Agosto marca el punto de inflexión del discurso económico del gobierno. Muy positivo es que el Presidente no cuestionara los datos del Inegi con el consabido “tengo otros datos”. AMLO puede así marcar un antes y un después en la construcción desgastante de una realidad alternativa a la que, con ahínco, se ha dedicado para solazar a sus incondicionales. Muy positivo también es que tenga reuniones con los empresarios más importantes del país y se publiciten ampliamente. Ya quedó claro que la autonomía del poder político del económico es positiva, pero las malas decisiones políticas tienen costos y no se puede proyectar a un país si el gobierno confronta a los empresarios.

El balance económico del semestre indica que la economía está prácticamente igual que cuando inició su gobierno. Sus formulaciones pueden ser ingeniosas para pasar el mal trago, pero no irá muy lejos por esa vía. Más útil sería abrir un debate sobre la diferencia entre crecimiento económico y desarrollo, pero reconociendo que el dato de crecimiento es contundente: no estamos “requeté bien”, estamos estancados. Y reconocer que algunas de las decisiones tomadas desde la lógica de afirmar la autonomía de la política han contribuido al estancamiento, es el primer paso para cambiar la narrativa.

No espero, por supuesto, que el Presidente abandone el discurso autocomplaciente y pase a una autocrítica académica. Ha demostrado que le gustan los contrastes marcados y no los matices propios de los especialistas. Pero lo que sí espero, es una mayor coherencia entre sus mensajes matutinos y su actividad presidencial. Ha tenido, como ningún otro gobernante, reuniones con empresarios de todos los niveles, sectores y regiones y de esos acercamientos se desprende un ánimo de colaboración. Esa prometedora disposición se rompe muchas mañanas cuando el propio mandatario entra en discusiones tan superfluas como el trapiche, con el único propósito de autogratificarse. Sus andanadas contra el FMI y la OCDE hablan más de resentimiento que de prospectiva. Sus prejuicios gremiales contra los economistas, característicos de su generación, suenan muy ajenos a la problemática de hoy. Es obvio que el Presidente se divierte y aunque dice que no le gusta la venganza, ha disfrutado mucho al imponer su punto de vista. Y claro que su conferencia genera inquietud porque finalmente no es un diálogo entre pares, él es el Presidente. Pero por más que se enoje con calificadoras y analistas, la realidad es la que tiene la última palabra y con ella se ha topado.

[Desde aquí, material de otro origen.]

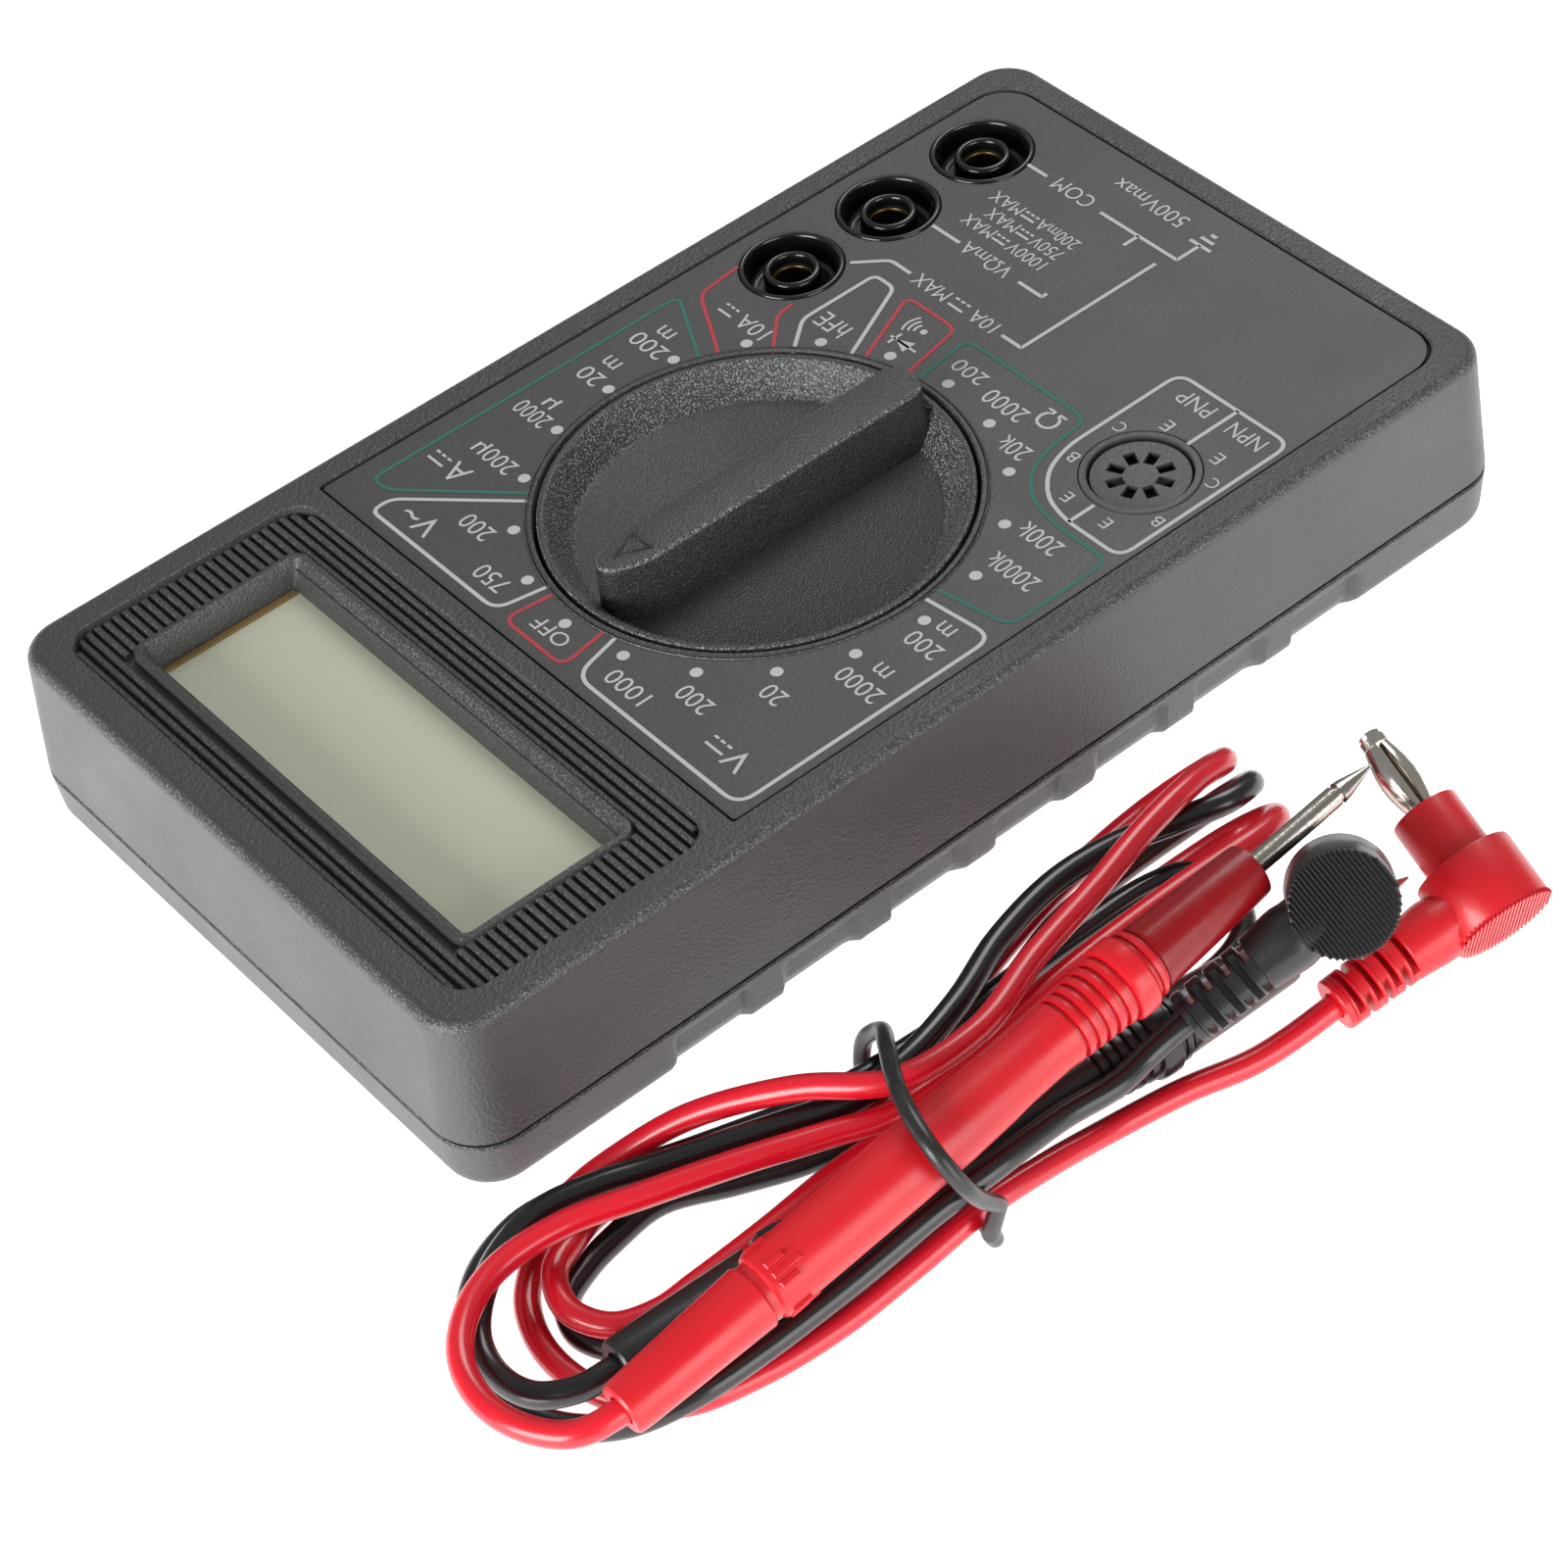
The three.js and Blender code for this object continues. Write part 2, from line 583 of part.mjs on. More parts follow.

Un presidente más contenido se haría un favor a sí mismo, pues el tejedor de acuerdos con empresarios no sería traicionado por el incontenible polemista que parece obstinado en querer ganar, a toda costa, una discusión, como aquel que pierde una amistad con tal de querer tener razón.

Podría hacer lo mismo que hace en política exterior: dejar que los asuntos los exponga Marcelo Ebrard. Bien podría dejar que Herrera, Márquez o Romo sean los que hablen del tema cuando haga falta. La economía requiere señales, no parloteo constante y repetitivo de querellas conceptuales sobre las bondades o maldades del neoliberalismo. Las señales de desideologizar el tema energético y ser mucho menos estatistas, como lo ha sugerido en varios discursos, es particularmente importante, porque si en algún tema ha dado bandazos es en ese. Pedir a la secretaria Nahle que opere, pero no defina la política energética podría ser también un paso positivo.

El dilema es claro. La economía puede tener un comportamiento inercial, que a estas alturas se perfila como un escenario nada despreciable (AMLO defiende ahora el vilipendiado 2%). Podría ser un éxito como lo prometió en campaña si opta por la contención y el pragmatismo, pero también podría ser un fracaso si perdemos la calificación e insiste en crear universos paralelos que sirven para muchas cosas, pero no para conducir una de las economías más importantes del planeta y crear bienestar para la gente. Con epitafios del neoliberalismo no se come y los discursos, por agresivos que sean contra las calificadoras, tampoco llevan tortillas a la mesa.